At the same time I developed my concert career, lucky enough to sing with the most distinguished conductors. I worked frequently under Sir Georg Solti with the Chicago Symphony Orchestra as well as in Europe, a highlight being a Beethoven Ninth Symphony in Florence, “In memoriam Italo Calvino”. Particularly attracted by the Russian repertoire, I have worked with Rostropovitch, Rozhdezvenski, Osawa, Eötvös, Cambreling, Howarth, Foster and Rattle in works by Stravinsky, Tchaikovsky, Mussorgsky, Borodin and Shostakovich, notably the latter’s 13th and 14th Symphonies, with which I find I have a special affinity.

From 1980, while fully continuing my operatic career, I started to put into practice my parallel passion for the teaching of singing. I had been extremely fortunate in my own teachers, renowned guardians of the old Italian tradition of vocal technique: E. Herbert Caesari (1884-1969), Luigi Ricci (1893-1981) and Otakar Kraus, pupil of the great tenor and pedagogue Fernando Carpi (1879-1959). The pedigree of these three masters goes back by uninterrupted transmission to the belcanto of the early 19th century. Having been the recipient of such precious knowledge, now almost forgotten or poorly understood, I started teaching, aware of the importance of keeping alive the precepts that had sustained the great era of Italian opera.

In 1988, Gérard Mortier engaged me as singing professor and musical advisor at the Monnaie theatre, Brussels, where I stayed for eight years, limiting my singing activities to that theatre. Notable roles were Leporello in K-E Hermann's celebrated production of Don Giovanni, Fiesco (Simon Boccanegra), Seneca (L’incoronazione di Poppea) directed by Luc Bondy, Assur (Semiramide) with Monserrat Caballé, Pimen (Boris Godunov) and the Doctor in Wozzeck.
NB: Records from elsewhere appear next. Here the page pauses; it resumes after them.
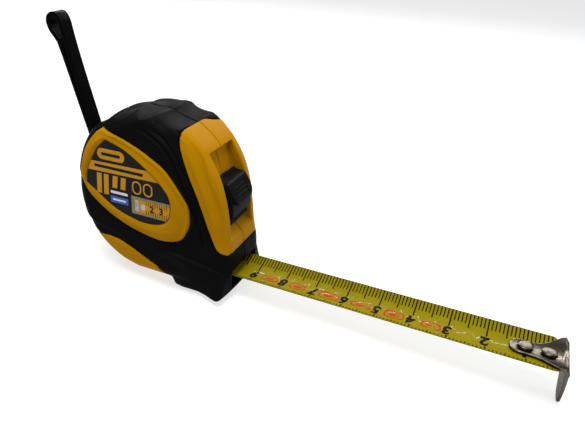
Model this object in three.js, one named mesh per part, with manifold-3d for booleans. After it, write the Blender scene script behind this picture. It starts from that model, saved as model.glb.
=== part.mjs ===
// Pocket tape measure with a locking blade, as an assembly of separate solids.
//
// Units are millimetres. +X is the way the blade pulls out, +Z is up and +Y is away from
// the labelled side. The origin is on the flat base, on the mid-plane between the two
// shells, so the base is z = 0. The blade is shown pulled out and locked.

import * as THREE from 'three';
import { mergeVertices } from 'three/addons/utils/BufferGeometryUtils.js';
import Module from 'manifold-3d';

const wasm = await Module();
wasm.setup();

// ---------------------------------------------------------------- driving dimensions

const GAP = 0.3;                  // clearance between neighbouring pieces
const FAR = 80;                   // larger than the case in any direction

// case
const HALF_WIDTH = 17;            // half the case width at the flat of each side
const CROWN_REACH = 15;           // how far in Y the crowned edge runs
const CROWN_DROP = 7.6;           // how much the outline shrinks over the crown
const RUBBER = 1.7;               // thickness of the rubber grip over the shell
const FOOT_HALF = 17.2;           // half-width of the foot around the mouth
const SEAM_LEFT = 0.15;           // the left shell ends here, just past the mid-plane
const SEAM_RIGHT = 0.45;          // the right shell starts here

// spool and coil
const AXIS_X = -4;                // spool axis
const AXIS_Z = 28;
const CAVITY_R = 20.6;
const CAVITY_HALF = 12.2;
const COIL_R = 19.6;              // outside of the wound blade
const BARREL_R = 15.7;
const BARREL_WALL = 1.4;
const FLANGE_R = 20.1;
const ARBOR_R = 3.2;
const ARBOR_HALF = 13.4;
const SPRING_TURNS = 6;
const SPRING_THICK = 0.5;

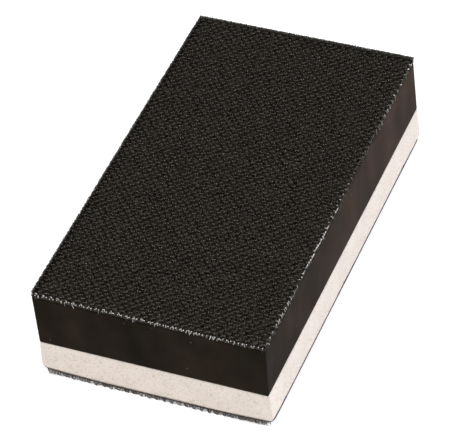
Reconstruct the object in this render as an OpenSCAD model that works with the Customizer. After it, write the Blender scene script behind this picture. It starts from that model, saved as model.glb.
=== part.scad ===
// Double-sided hand sanding block for hook-and-loop abrasive sheets.
// A firm foam slab is laminated to a thinner soft foam slab, and a woven hook tape is
// bonded to each outer face, so either side can carry a sheet. The block lies on its
// soft side. Origin at the centre of the underside, +Z up, +Y along the length.
// All sizes are in millimetres.

/* [Block] */
// Width of the block and of the abrasive sheets it takes
block_w = 70; // [40:1:120]
// Length of the block and of the abrasive sheets it takes
block_l = 125; // [80:1:250]

/* [Foam] */
// Thickness of the firm foam slab
firm_foam_h = 18.15; // [5:0.05:40]
// Thickness of the soft foam slab
soft_foam_h = 10.8; // [3:0.1:30]
// How far each long side of the soft foam springs out at its lower face once it is cut
soft_flare = 0.6; // [0:0.1:2]

/* [Hook tape] */
// Height of the hooks above the ground cloth
hook_h = 1.3; // [0.5:0.1:3]
// Thickness of the woven ground cloth
cloth_h = 0.4; // [0.2:0.05:1]
// Thickness of the resin coat that locks the hooks into the back of the cloth
backing_h = 0.1; // [0.05:0.05:0.5]

/* [Adhesive] */
// Thickness of each adhesive film
glue_h = 0.15; // [0.05:0.05:0.5]

/* [Hidden] */
// Underside of each layer above the lowest one, from the table up
z_soft_cloth = hook_h;
z_soft_backing = z_soft_cloth + cloth_h;
z_soft_glue = z_soft_backing + backing_h;
z_soft_foam = z_soft_glue + glue_h;
z_middle_glue = z_soft_foam + soft_foam_h;
z_firm_foam = z_middle_glue + glue_h;
z_firm_glue = z_firm_foam + firm_foam_h;
z_firm_backing = z_firm_glue + glue_h;
z_firm_cloth = z_firm_backing + backing_h;
z_firm_hooks = z_firm_cloth + cloth_h;

// One flat layer with the block's outline: its underside at z, and h thick
module layer(z, h) {
    translate([-block_w / 2, -block_l / 2, z])
        cube([block_w, block_l, h]);
}

// The envelope of the hook pile under the soft side; the block rests on it
module soft_side_hooks() {
    color([0.10, 0.10, 0.10]) layer(0, hook_h);
}

module soft_side_cloth() {
    color([0.13, 0.12, 0.11]) layer(z_soft_cloth, cloth_h);
}

module soft_side_backing() {
    color([0.19, 0.16, 0.14]) layer(z_soft_backing, backing_h);
}

module soft_side_adhesive() {
    color([0.64, 0.60, 0.56]) layer(z_soft_glue, glue_h);
}

// The soft slab: block_w wide where it meets the firm slab, and soft_flare wider
// on each long side at its lower face
module soft_foam() {
    top_x = block_w / 2;
    low_x = top_x + soft_flare;
    color([0.91, 0.87, 0.83])
        translate([0, block_l / 2, z_soft_foam])
            rotate([90, 0, 0])
                linear_extrude(height = block_l)
                    polygon([[-low_x, 0], [low_x, 0], [top_x, soft_foam_h], [-top_x, soft_foam_h]]);
}

module laminating_adhesive() {
    color([0.14, 0.13, 0.12]) layer(z_middle_glue, glue_h);
}

module firm_foam() {
    color([0.16, 0.14, 0.13]) layer(z_firm_foam, firm_foam_h);
}

module firm_side_adhesive() {
    color([0.14, 0.13, 0.12]) layer(z_firm_glue, glue_h);
}

module firm_side_backing() {
    color([0.15, 0.14, 0.13]) layer(z_firm_backing, backing_h);
}

module firm_side_cloth() {
    color([0.13, 0.12, 0.11]) layer(z_firm_cloth, cloth_h);
}

// The envelope of the hook pile on the firm side
module firm_side_hooks() {
    color([0.10, 0.10, 0.10]) layer(z_firm_hooks, hook_h);
}

soft_side_hooks();
soft_side_cloth();
soft_side_backing();
soft_side_adhesive();
soft_foam();
laminating_adhesive();
firm_foam();
firm_side_adhesive();
firm_side_backing();
firm_side_cloth();
firm_side_hooks();
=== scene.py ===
import math

import bpy
import numpy as np
from mathutils import Matrix, Vector


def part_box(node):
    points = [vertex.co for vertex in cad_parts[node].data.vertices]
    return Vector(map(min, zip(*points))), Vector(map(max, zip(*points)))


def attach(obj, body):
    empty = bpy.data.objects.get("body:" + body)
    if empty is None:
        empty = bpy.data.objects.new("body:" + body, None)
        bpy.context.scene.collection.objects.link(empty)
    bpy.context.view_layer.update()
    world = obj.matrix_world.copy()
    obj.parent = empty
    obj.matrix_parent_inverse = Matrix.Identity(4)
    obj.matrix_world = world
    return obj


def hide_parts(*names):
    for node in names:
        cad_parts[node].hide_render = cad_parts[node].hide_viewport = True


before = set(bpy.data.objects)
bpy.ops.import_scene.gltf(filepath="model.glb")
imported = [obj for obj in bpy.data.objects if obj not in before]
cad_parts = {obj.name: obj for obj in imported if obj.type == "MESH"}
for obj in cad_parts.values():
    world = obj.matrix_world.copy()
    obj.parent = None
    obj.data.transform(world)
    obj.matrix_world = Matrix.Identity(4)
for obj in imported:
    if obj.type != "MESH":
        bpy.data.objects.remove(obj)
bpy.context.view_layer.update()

MM = 0.001
SEED = 70125

# The block's own sizes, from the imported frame, in metres
FIRM_LOW, FIRM_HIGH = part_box("firm_foam")
SOFT_LOW, SOFT_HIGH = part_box("soft_foam")
HALF_W = FIRM_HIGH.x
HALF_L = FIRM_HIGH.y
SOFT_FLARE = SOFT_HIGH.x - HALF_W
TOP_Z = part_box("firm_side_hooks")[1].z
PILE_H = TOP_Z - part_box("firm_side_cloth")[1].z
CLOTH_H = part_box("firm_side_cloth")[1].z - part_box("firm_side_cloth")[0].z

# The cut outline: its corners, and how far the firm half's +X side is out of square
CORNER_R = 0.5 * MM
OUT_OF_SQUARE = 0.45 * MM

# How far the soft side's front corners lift, and how far across, back and up that reaches
CORNER_LIFT = 0.85 * MM
CURL_ACROSS = 19 * MM
CURL_BACK = 2.5 * MM
CURL_UP = 12 * MM

# The foam's cut faces: their grid, the waves of the cut, and the rounding of their edges
FOAM_STEP = 0.36 * MM
CUT_WAVE = 0.035 * MM
TOP_WAVE = 0.03 * MM
FOAM_EDGE = 0.22 * MM
# How many cell pits each slab has, and their typical radius and depth
FIRM_PITS = (900, 0.30 * MM, 0.02 * MM)
SOFT_PITS = (2600, 0.28 * MM, 0.04 * MM)
# The soft foam swells just above its tape, which holds its lower edge in: heights above that
# edge, and the share of the flare at each
BULGE = ((0, 0.5 * MM, 1.0 * MM, 1.7 * MM), (0.36, 0.70, 0.91, 1.0))

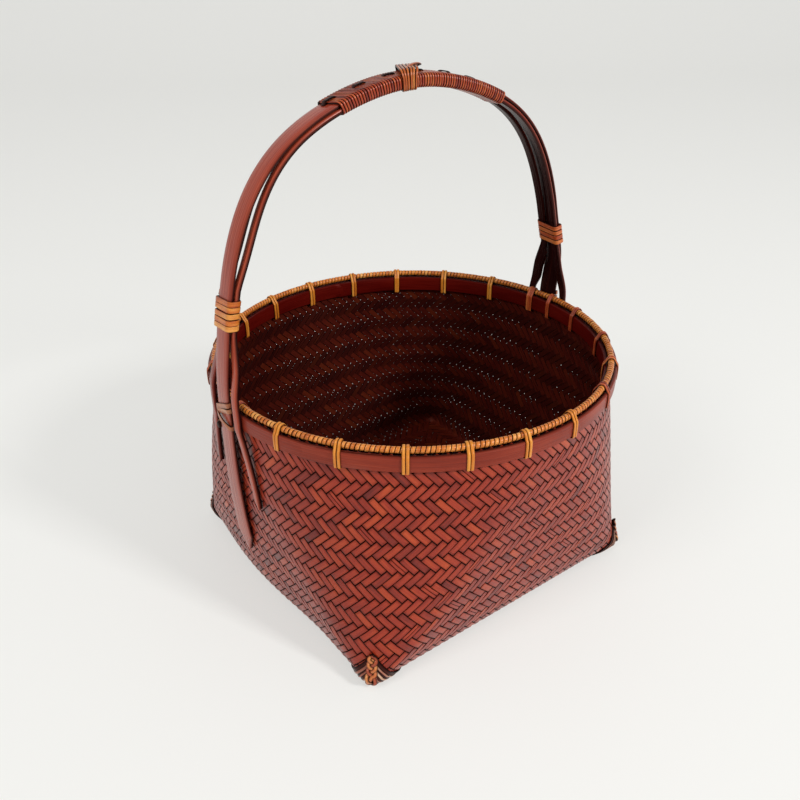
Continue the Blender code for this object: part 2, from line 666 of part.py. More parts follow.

For the Brussels edition of l'Incoronazione I also revised the libretto from the original manuscripts. 

In 1991, having benefited greatly during my career from the practice of the Alexander Technique - a method of neuromuscular and sensory re-education, (see Alexander Technique pages) - I trained to teach the Technique, qualifying in 1994. Since then I have incorporated this inestimable tool into my singing-teaching practice, as well as taking other pupils. I have given masterclasses in Italy, France and Belgium for instrumentalists and singers alike, as well as for the general public.  I am especially conscious of the origins of the Technique, which, in the words of Walter Carrington, Alexander's chief assistant for for many years, "was all about breathing. You went to him to sort out your breathing."

I have been teaching singing full-time since 1996. My years at the Monnaie Theatre earned me an international reputation in this field, and I later spent twelve years in Paris, where I acquired an increased number of pupils from throughout Europe, as well as the United States and the Far East. Among my pupils there are several who are now to be heard in the great opera houses of the world: La Scala, Metropolitan Opera, Covent Garden, Opéra de Paris, Vienna, Hamburg, Berlin, Glyndebourne etc.

I have been living and teaching in Brussels since 2017.